Problem = Write out, word for word, the first line of the data below and every line after it through the one containing "seam_gap = 0.3; // [0.1:0.1:0.6]".

Dataset content =
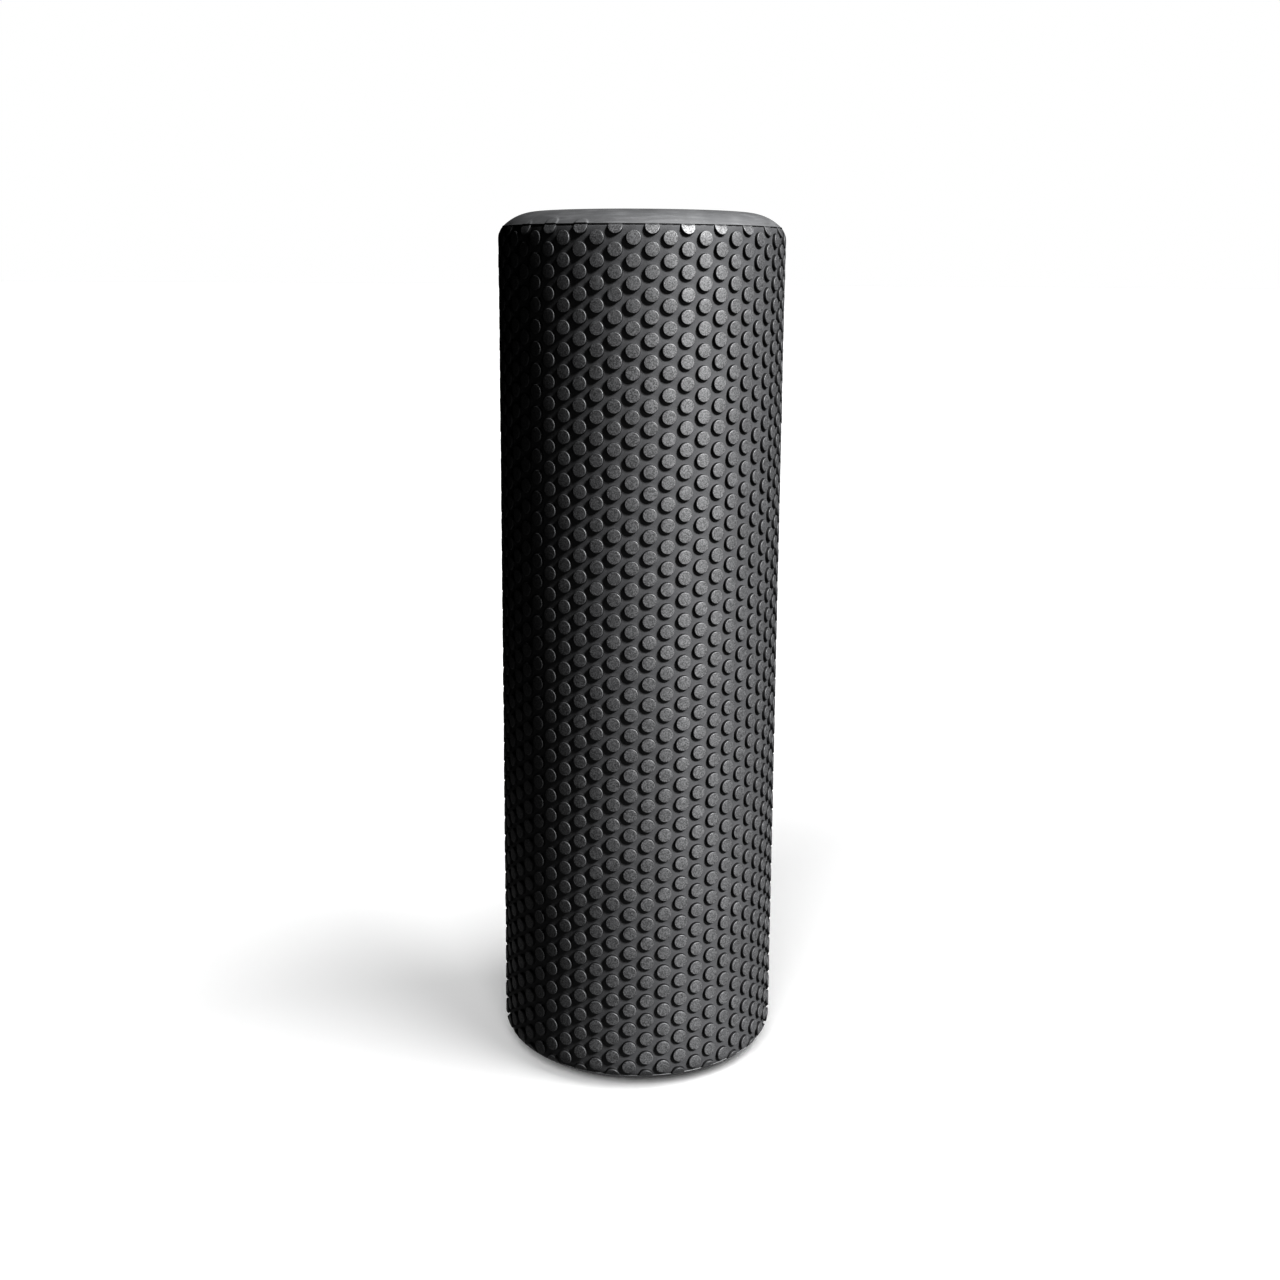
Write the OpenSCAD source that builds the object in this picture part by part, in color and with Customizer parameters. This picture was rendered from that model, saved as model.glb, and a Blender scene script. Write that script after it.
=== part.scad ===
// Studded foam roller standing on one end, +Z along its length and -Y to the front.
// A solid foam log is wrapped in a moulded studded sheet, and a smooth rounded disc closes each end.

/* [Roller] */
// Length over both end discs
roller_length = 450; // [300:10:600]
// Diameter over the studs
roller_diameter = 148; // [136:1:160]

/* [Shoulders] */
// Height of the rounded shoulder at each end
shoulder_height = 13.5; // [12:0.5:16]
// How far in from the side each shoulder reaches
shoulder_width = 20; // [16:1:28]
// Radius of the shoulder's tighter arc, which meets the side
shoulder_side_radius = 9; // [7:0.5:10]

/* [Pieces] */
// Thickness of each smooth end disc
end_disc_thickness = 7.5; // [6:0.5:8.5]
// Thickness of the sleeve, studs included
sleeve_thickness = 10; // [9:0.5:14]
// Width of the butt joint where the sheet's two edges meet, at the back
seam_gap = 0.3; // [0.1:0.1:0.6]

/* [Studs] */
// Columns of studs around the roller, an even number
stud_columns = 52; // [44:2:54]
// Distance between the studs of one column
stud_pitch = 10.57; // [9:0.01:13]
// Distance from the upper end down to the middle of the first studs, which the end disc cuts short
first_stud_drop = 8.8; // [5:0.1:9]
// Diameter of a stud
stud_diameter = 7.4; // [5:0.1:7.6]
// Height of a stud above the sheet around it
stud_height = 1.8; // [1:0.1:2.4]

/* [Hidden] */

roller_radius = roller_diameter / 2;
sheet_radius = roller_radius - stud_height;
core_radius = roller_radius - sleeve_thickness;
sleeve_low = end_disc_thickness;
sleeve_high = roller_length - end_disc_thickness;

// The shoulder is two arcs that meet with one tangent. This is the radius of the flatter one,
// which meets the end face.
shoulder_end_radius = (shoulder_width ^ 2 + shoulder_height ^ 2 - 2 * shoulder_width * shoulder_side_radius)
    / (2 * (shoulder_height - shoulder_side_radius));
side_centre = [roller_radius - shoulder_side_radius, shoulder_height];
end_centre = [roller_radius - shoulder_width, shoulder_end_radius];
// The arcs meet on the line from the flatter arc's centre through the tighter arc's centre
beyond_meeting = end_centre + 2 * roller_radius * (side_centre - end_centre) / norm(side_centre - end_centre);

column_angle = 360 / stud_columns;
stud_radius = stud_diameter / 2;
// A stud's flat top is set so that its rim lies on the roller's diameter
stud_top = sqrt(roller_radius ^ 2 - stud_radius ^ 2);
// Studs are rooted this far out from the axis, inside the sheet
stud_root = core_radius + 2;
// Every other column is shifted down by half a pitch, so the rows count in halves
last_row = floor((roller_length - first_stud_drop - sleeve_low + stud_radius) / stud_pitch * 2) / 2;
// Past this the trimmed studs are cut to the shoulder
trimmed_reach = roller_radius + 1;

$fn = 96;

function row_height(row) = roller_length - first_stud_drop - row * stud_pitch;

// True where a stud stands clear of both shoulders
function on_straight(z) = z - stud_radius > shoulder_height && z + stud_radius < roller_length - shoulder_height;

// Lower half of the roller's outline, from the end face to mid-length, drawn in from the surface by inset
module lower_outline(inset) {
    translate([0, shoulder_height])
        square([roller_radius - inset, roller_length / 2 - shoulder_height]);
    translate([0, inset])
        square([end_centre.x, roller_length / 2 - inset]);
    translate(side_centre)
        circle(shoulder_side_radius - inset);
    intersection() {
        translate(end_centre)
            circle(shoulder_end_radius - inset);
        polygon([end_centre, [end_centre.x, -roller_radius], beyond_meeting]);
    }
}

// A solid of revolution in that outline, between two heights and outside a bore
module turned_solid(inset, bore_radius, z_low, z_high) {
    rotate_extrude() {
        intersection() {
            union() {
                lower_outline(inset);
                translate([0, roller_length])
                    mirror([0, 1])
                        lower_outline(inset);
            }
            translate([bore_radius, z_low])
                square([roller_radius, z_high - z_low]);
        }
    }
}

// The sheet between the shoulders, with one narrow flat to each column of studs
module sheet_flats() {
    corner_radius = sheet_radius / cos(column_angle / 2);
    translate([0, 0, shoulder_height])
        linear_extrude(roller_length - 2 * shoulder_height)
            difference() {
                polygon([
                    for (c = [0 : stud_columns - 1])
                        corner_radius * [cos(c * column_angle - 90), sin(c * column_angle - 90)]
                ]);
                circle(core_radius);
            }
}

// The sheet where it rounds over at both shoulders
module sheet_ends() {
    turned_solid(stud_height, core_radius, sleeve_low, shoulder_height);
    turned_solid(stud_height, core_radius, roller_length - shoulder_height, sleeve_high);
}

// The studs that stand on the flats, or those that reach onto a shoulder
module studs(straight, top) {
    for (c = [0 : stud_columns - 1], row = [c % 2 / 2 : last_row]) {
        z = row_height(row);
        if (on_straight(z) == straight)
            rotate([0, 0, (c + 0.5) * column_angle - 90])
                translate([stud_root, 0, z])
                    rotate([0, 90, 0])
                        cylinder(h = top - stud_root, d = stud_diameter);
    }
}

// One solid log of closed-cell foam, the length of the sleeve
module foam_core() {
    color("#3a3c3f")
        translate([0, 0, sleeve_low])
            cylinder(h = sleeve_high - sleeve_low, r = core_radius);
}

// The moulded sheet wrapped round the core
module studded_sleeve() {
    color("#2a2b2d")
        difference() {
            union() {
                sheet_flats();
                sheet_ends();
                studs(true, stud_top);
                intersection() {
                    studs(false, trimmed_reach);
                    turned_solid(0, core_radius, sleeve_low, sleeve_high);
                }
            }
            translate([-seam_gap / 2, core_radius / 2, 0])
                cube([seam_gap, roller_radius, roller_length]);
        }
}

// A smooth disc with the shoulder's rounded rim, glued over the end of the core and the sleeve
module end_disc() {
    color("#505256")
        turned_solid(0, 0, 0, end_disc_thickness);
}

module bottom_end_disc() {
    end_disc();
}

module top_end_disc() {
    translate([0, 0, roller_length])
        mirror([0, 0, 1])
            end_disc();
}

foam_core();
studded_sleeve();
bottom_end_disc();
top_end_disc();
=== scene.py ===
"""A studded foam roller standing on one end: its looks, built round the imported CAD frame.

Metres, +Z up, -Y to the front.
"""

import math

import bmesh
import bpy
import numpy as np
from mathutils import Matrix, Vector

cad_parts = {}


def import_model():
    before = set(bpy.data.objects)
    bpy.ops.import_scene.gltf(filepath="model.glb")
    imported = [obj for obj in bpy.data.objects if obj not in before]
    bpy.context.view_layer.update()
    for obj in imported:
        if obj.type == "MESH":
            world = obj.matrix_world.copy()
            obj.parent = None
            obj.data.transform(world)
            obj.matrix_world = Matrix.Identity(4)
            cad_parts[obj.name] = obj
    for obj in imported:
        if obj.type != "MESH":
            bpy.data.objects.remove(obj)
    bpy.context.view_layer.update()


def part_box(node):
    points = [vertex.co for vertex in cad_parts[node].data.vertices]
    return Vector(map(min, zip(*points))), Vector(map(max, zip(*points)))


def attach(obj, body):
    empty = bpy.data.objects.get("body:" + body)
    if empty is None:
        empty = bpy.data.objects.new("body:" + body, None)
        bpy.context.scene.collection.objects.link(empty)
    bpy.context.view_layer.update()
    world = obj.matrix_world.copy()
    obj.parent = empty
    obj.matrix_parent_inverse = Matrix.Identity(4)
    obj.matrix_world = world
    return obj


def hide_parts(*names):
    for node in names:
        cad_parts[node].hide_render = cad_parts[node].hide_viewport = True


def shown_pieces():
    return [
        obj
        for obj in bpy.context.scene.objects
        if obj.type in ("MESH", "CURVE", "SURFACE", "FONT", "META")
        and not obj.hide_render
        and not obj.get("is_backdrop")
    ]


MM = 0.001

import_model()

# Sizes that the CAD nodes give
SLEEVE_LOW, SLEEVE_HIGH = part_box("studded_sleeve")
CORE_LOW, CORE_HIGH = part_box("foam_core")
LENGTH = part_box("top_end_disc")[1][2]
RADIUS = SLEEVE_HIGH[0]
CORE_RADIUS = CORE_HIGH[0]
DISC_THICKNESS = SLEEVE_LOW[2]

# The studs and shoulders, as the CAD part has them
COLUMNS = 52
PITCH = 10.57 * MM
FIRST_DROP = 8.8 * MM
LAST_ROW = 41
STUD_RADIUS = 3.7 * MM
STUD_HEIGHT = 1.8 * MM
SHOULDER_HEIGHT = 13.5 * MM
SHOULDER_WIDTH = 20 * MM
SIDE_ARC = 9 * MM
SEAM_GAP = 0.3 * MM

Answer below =
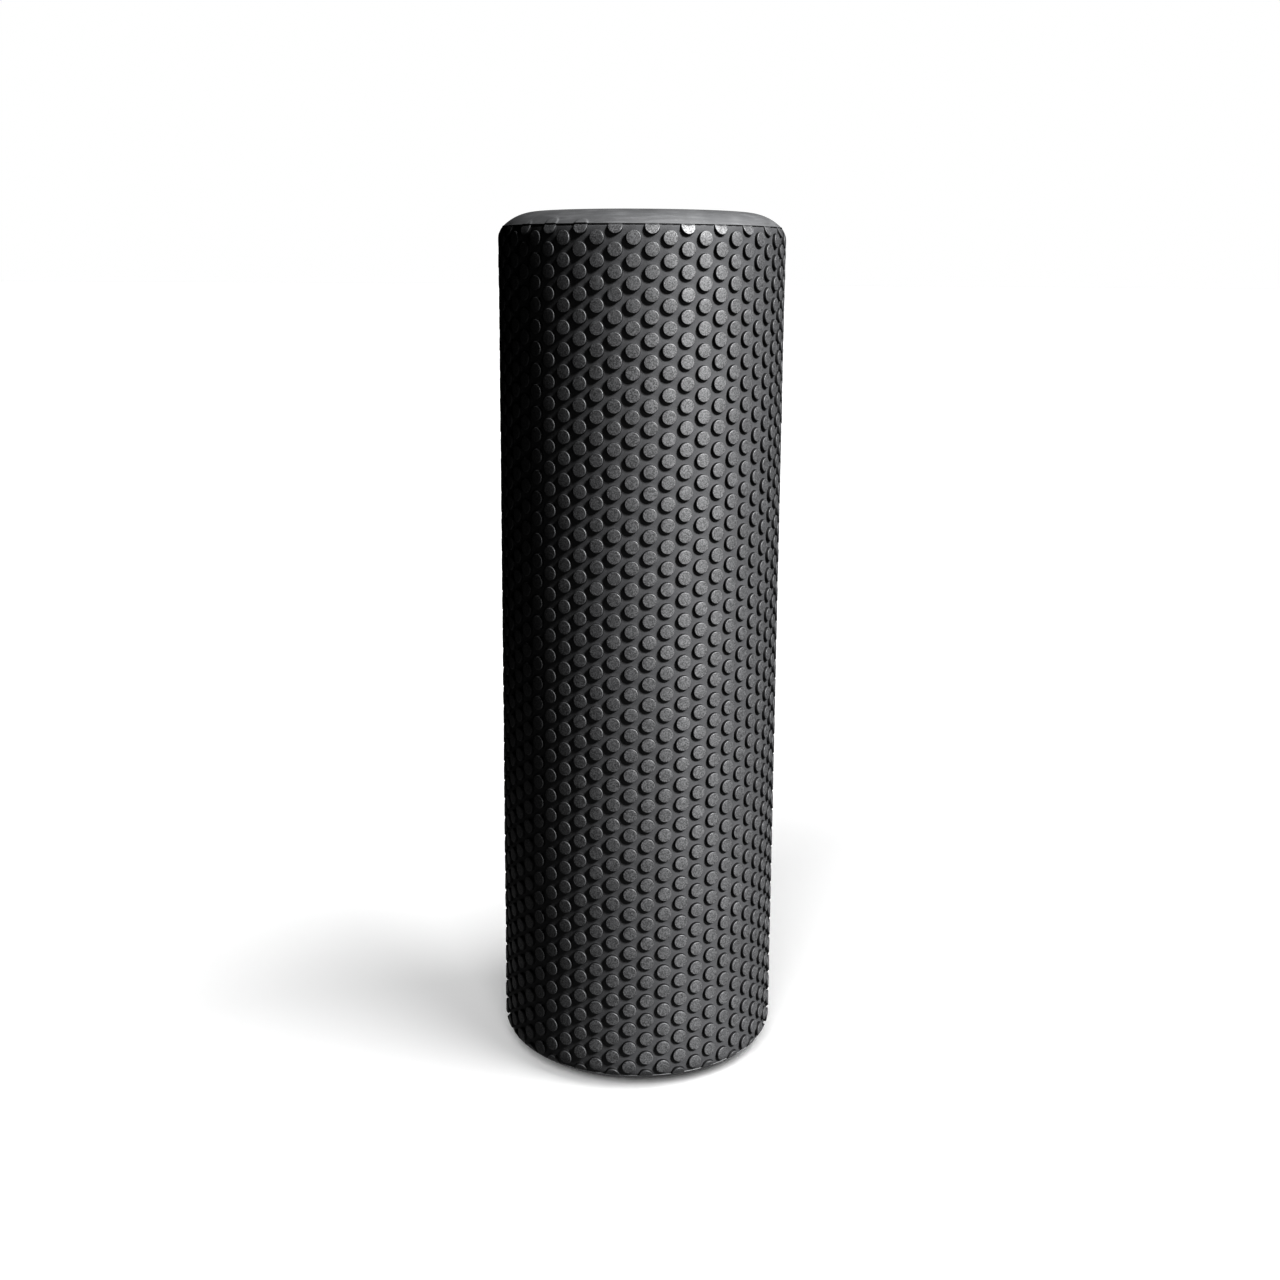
Write the OpenSCAD source that builds the object in this picture part by part, in color and with Customizer parameters. This picture was rendered from that model, saved as model.glb, and a Blender scene script. Write that script after it.
=== part.scad ===
// Studded foam roller standing on one end, +Z along its length and -Y to the front.
// A solid foam log is wrapped in a moulded studded sheet, and a smooth rounded disc closes each end.

/* [Roller] */
// Length over both end discs
roller_length = 450; // [300:10:600]
// Diameter over the studs
roller_diameter = 148; // [136:1:160]

/* [Shoulders] */
// Height of the rounded shoulder at each end
shoulder_height = 13.5; // [12:0.5:16]
// How far in from the side each shoulder reaches
shoulder_width = 20; // [16:1:28]
// Radius of the shoulder's tighter arc, which meets the side
shoulder_side_radius = 9; // [7:0.5:10]

/* [Pieces] */
// Thickness of each smooth end disc
end_disc_thickness = 7.5; // [6:0.5:8.5]
// Thickness of the sleeve, studs included
sleeve_thickness = 10; // [9:0.5:14]
// Width of the butt joint where the sheet's two edges meet, at the back
seam_gap = 0.3; // [0.1:0.1:0.6]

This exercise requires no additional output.